People that snore often do nothing to stop snoring. People with sleep apnea frequently use Continuous Positive Airway Pressure (CPAP) machines to force air down the air passages. Sleep apnea sufferers put a mask on their face. The mask is connected to a tube, which is connected to the CPAP machine. When the machine is turned on, it opens the airways.

However, people who use CPAP machines find them to be cumbersome, inconvenient, noisy, and hard to travel with. As a result, they don't use them. This puts their long-term health at risk.

Aspen Dental Sleep Medicine and Dr. Kaniff treat obstructive sleep apnea with custom adjustable mandibular advancement devices. These oral appliances have been cited by the American Academy of Sleep Medicine as an effective alternative to CPAP machines for people with mild to moderate obstructive sleep apnea, and sometimes for people with severe sleep apnea, 2015 Clinical Guidelines: JCSM.

An oral appliance is a small, lightweight device that fits over the upper and lower teeth or tongue (similar to an orthodontic retainer or mouth guard). This device slightly advances the lower jaw or tongue, which moves the base of the tongue forward and increases the airway opening laterally. This improves breathing and reduces snoring and sleep apnea.

The appliance is individually customized for each patient by Dr.Kaniff. Her 20 years of experience in the treatment of snoring and sleep apnea, optimizes these devices. The appliances are comfortable and well-tolerated by most patients. They are easy to place and remove. Cleaning the device is easy and they are most convenient for travel.


What percentage of people find an oral appliance to be effective?

We have found that about 70% - 100% of the snoring is eliminated, with 70-80% of mild to moderate sleep apnea treated successfully. For patients who snore without sleep apnea, that number is higher.

Will my appliance be covered by medical insurance?

Yes, once a diagnosis has been made by a sleep physician, a prescription for an oral appliance is given to the patient and insurance pre-certification is submitted by our office.

How long will it take to adapt to the appliance?

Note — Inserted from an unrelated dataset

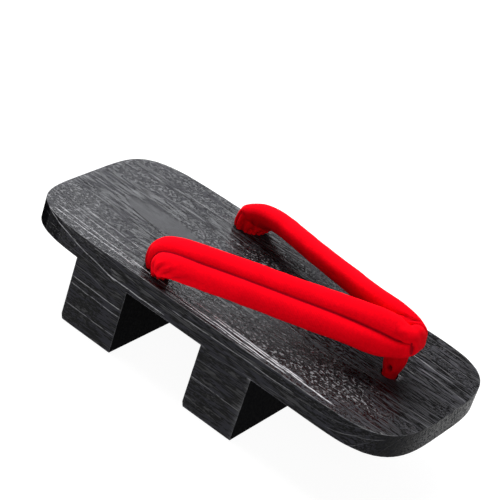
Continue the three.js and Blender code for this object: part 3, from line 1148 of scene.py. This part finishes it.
class GETA_OT_thong(bpy.types.Operator):
    """Build the folded thong that runs from the nose into the front hole"""

    bl_idname = "geta.thong"
    bl_label = "Front Thong"

    def execute(self, context):
        settings = context.scene.geta_straps
        hole = HOLES[0]
        bm, crease_shade_layer = cloth_grid(60, 72)
        last = len(THONG_ROWS) - 1
        for vert in bm.verts:
            place = (vert.co.x + 0.5) * last
            angle = 2 * math.pi * (vert.co.y + 0.5)
            z, along, across = read_columns(THONG_ROWS, ["z", "along", "across"], place)
            point = Vector((along / 2 * math.cos(angle), across / 2 * math.sin(angle), z))
            near_side = math.sin(angle) < 0
            pit_x, pit_z = point.x - THONG_PIT[0], z - THONG_PIT[1]
            fold = bell(pit_x / 1.1, pit_z / 1.7) if near_side else 0.0
            lip = bell(pit_x / 2.6, pit_z / 3.2) if near_side else 0.0
            pleat = 0.22 * math.cos(7 * angle + 0.5) * smooth_step(8, 1, z)
            outward = Vector((math.cos(angle), math.sin(angle), 0))
            point += outward * (pleat + 0.5 * lip)
            point.y += 4.0 * fold
            # The fold's pit takes painted shade in its colour.
            vert[crease_shade_layer] = clamp(1.3 * fold)
            vert.co = Vector((hole["x"] + point.x, hole["y"] + point.y, DECK_TOP + point.z)) * MM
        close_tube(bm)
        # The thong's darker dye is painted shade under the nose.
        cloth = cotton_material("Red thong cotton with painted shade", settings, 60, 90, 0.85)
        thong = mesh_object("front_thong_fold", bm, cloth)
        add_subdivision(thong, 1)
        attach(thong, "root")
        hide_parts("front_thong")
        return {"FINISHED"}


class GETA_OT_knots(bpy.types.Operator):
    """Build the three tied cord knots under the deck"""

    bl_idname = "geta.knots"
    bl_label = "Cord Knots"

    def execute(self, context):
        settings = context.scene.geta_straps
        cord = cotton_material("Red knot cord", settings, 30, 30, 0.6)
        for row in KNOTS:
            low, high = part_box(row["node"])
            centre, half = (low + high) / 2, (high - low) / 2
            bm = bmesh.new()
            bm.loops.layers.uv.new("cloth")
            bmesh.ops.create_uvsphere(bm, u_segments=64, v_segments=40, radius=1, calc_uvs=True)
            crease_shade_layer = bm.verts.layers.float.new("crease")
            for vert in bm.verts:
                turn = math.atan2(vert.co.y, vert.co.x)
                tilt = vert.co.z + 0.35 * math.sin(turn)
                wave = math.cos(math.pi * KNOT_TURNS * tilt)
                groove = clamp(-wave) ** 3
                strands = 0.012 * math.cos(26 * turn + 14 * tilt)
                size = 0.95 + 0.05 * wave * (1 - vert.co.z**4) + strands * (1 - vert.co.z**2)
                # The knot's grooves take painted shade in their colour.
                vert[crease_shade_layer] = 0.7 * groove
                vert.co = Vector([part * size * reach for part, reach in zip(vert.co, half)]) + centre
            knot = mesh_object(row["name"], bm, cord)
            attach(knot, "root")
            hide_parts(row["node"])
        return {"FINISHED"}


# ---- stage ----


def soft_light(row):
    light = bpy.data.lights.new(row["name"], "AREA")
    light.shape = "RECTANGLE"
    light.size, light.size_y = row["size"]
    light.energy = row["power"]
    light.color = row["color"]
    holder = bpy.data.objects.new(row["name"], light)
    bpy.context.scene.collection.objects.link(holder)
    place = Vector(row["place"])
    aim = Vector((row["aim_x"], 0, LIGHT_AIM_HEIGHT))
    holder.location = place
    holder.rotation_mode = "QUATERNION"
    holder.rotation_quaternion = (aim - place).to_track_quat("-Z", "Y")


def camera_turn(azimuth, elevation, roll):
    """The camera's own axes, from the angles that it looks from."""
    flat = math.cos(elevation)
    back = Vector((math.sin(azimuth) * flat, -math.cos(azimuth) * flat, math.sin(elevation)))
    level = (-back).cross(Vector((0, 0, 1))).normalized()
    down = (-back).cross(level)
    right = level * math.cos(roll) + down * math.sin(roll)
    up = back.cross(right)
    return Matrix((right, up, back)).transposed().to_4x4()


class GETA_OT_stage(bpy.types.Operator):
    """Set a pale floor, soft lights and the camera"""

    bl_idname = "geta.stage"
    bl_label = "Studio Stage"

    def execute(self, context):
        settings = context.scene.geta_stage
        scene = context.scene
        bm = bmesh.new()
        bmesh.ops.create_grid(bm, x_segments=1, y_segments=1, size=FLOOR_HALF_SIZE)
        bmesh.ops.translate(bm, vec=(0, 0, -FLOOR_DROP), verts=bm.verts[:])
        floor = mesh_object("studio_floor", bm)
        material, bench, shader = new_material("Pale floor")
        bench.fill(shader.inputs, {"Base Color": (*settings.floor_color, 1), **FLOOR_FACE})
        floor.data.materials.append(material)
        world = bpy.data.worlds.new("Studio air")
        world.use_nodes = True
        air = world.node_tree.nodes["Background"].inputs
        air["Color"].default_value = (1, 1, 1, 1)
        air["Strength"].default_value = AIR_GLOW
        scene.world = world
        for row in LIGHTS:
            soft_light(row)
        scene.view_settings.view_transform = "Standard"
        camera = bpy.data.cameras.new("studio_camera")
        camera.lens = settings.lens
        camera.sensor_width = 36
        camera.clip_start, camera.clip_end = 0.01, 20
        holder = bpy.data.objects.new("studio_camera", camera)
        scene.collection.objects.link(holder)
        turn = camera_turn(settings.camera_azimuth, settings.camera_elevation, settings.camera_roll)
        holder.matrix_world = Matrix.Translation(Vector(settings.camera_place)) @ turn
        scene.camera = holder
        return {"FINISHED"}


SETTINGS = {
    "geta_block": GETA_block_settings,
    "geta_straps": GETA_strap_settings,
    "geta_stage": GETA_stage_settings,
}
OPERATORS = (GETA_OT_block, GETA_OT_straps, GETA_OT_thong, GETA_OT_knots, GETA_OT_stage)


class GETA_PT_panel(bpy.types.Panel):
    """Buttons that build the geta piece by piece"""

    bl_label = "Geta"
    bl_idname = "GETA_PT_panel"
    bl_space_type = "VIEW_3D"
    bl_region_type = "UI"
    bl_category = "Geta"

    def draw(self, context):
        for operator in OPERATORS:
            self.layout.operator(operator.bl_idname)
        for name in SETTINGS:
            box = self.layout.box()
            settings = getattr(context.scene, name)
            for key in settings.__annotations__:
                box.prop(settings, key)


CLASSES = (*SETTINGS.values(), *OPERATORS, GETA_PT_panel)


def register():
    for item in CLASSES:
        bpy.utils.register_class(item)
    for name, group in SETTINGS.items():
        setattr(bpy.types.Scene, name, PointerProperty(type=group))


def unregister():
    for name in SETTINGS:
        delattr(bpy.types.Scene, name)
    for item in reversed(CLASSES):
        bpy.utils.unregister_class(item)


def main():
    register()
    bpy.ops.geta.stage()
    bpy.ops.geta.block()
    bpy.ops.geta.straps()
    bpy.ops.geta.thong()
    bpy.ops.geta.knots()


if __name__ == "__main__":
    main()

Will it hurt my teeth?

Usually a few days of adjustment to the oral appliance are common, which may include occasional tooth or jaw muscle discomfort.

How long do these appliances last?

With proper care, these appliances can last five years or more. They may need to be re-lined with material to increase their retention over time.

What's the difference between snoring and obstructive sleep apnea?

Snoring in its most benign form is just a sound created by air flowing around and vibrating the moveable throat tissues. Sleep apnea is an actual closing off of these throat tissues.

How many visits are involved with the appliance?

1-3 appointments for diagnosis and treatment. We use various modalities to find the optimum "sweet spot" of the airway opening, thus preventing airway collapse. Once the devices is given to the patient, several visits are needed over 3 months to properly adjust the device, followed by a sleep study to test effectiveness of treatment and adjust as needed. These protocols can make the devices 30% more effective. 6 month follow-ups insure appliances fit properly, with adjustments as necessary. A reminder: obstructive sleep apnea gets worse over time.